Consensus Planning with Primal, Dual, and Proximal Agents
Alvaro Maggiar, Lee Dicker, Michael Mahoney
TL;DR
The paper addresses coordinating decision making across heterogeneous, distributed agents by introducing a generic Consensus Planning Protocol (CPP) that permits primal, dual, and proximal interfaces. It proposes the 3-Agent Consensus Planning (3ACP) algorithm, which blends ADMM-like updates for proximal agents, dual ascent for dual agents, and linearized ADMM for primal agents, and proves sublinear convergence $O\left(\frac{1}{k}\right)$ with two-step linear convergence under stronger assumptions. The authors provide a detailed convergence analysis, including plain convergence, sublinear ergodic rates, and linear rates, as well as practical enhancements such as acceleration and tighter quadratic bounds. They also demonstrate mixed-quadratic agent scenarios to illustrate update structures and empirical behavior, highlighting robustness to agent mix and the potential for scalable coordination in complex supply chains. Overall, the work enables flexible, principled coordination in large systems without requiring modification of existing agent interfaces, with clear pathways for improvement and extension to asynchronous settings.
Abstract
Consensus planning is a method for coordinating decision making across complex systems and organizations, including complex supply chain optimization pipelines. It arises when large interdependent distributed agents (systems) share common resources and must act in order to achieve a joint goal.
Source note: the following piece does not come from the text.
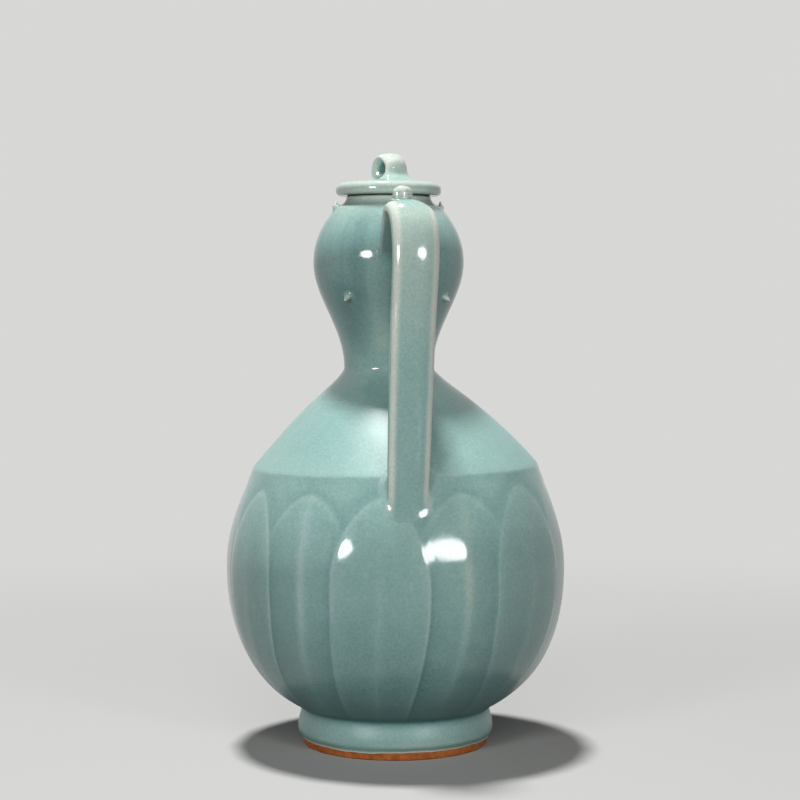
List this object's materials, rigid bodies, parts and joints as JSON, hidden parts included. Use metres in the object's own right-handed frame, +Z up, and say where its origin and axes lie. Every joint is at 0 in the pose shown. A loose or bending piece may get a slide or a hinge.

In prior consensus planning work, all agents have been assumed to have the same interaction pattern (e.g., all dual agents or all primal agents or all proximal agents), most commonly using the Alternating Direction Method of Multipliers (ADMM) as proximal agents. However, this is often not a valid assumption in practice, where agents consist of large complex systems, and where we might not have the luxury of modifying these large complex systems at will. In this paper, we introduce a consensus algorithm that overcomes this hurdle by allowing for the coordination of agents with different types of interfaces (named primal, dual, and proximal). Our consensus planning algorithm allows for any mix of agents by combining ADMM-like updates for the proximal agents, dual ascent updates for the dual agents, and linearized ADMM updates for the primal agents. We prove convergence results for the algorithm, namely a sublinear O(1/k) convergence rate under mild assumptions, and two-step linear convergence under stronger assumptions. We also discuss enhancements to the basic method and provide illustrative empirical results.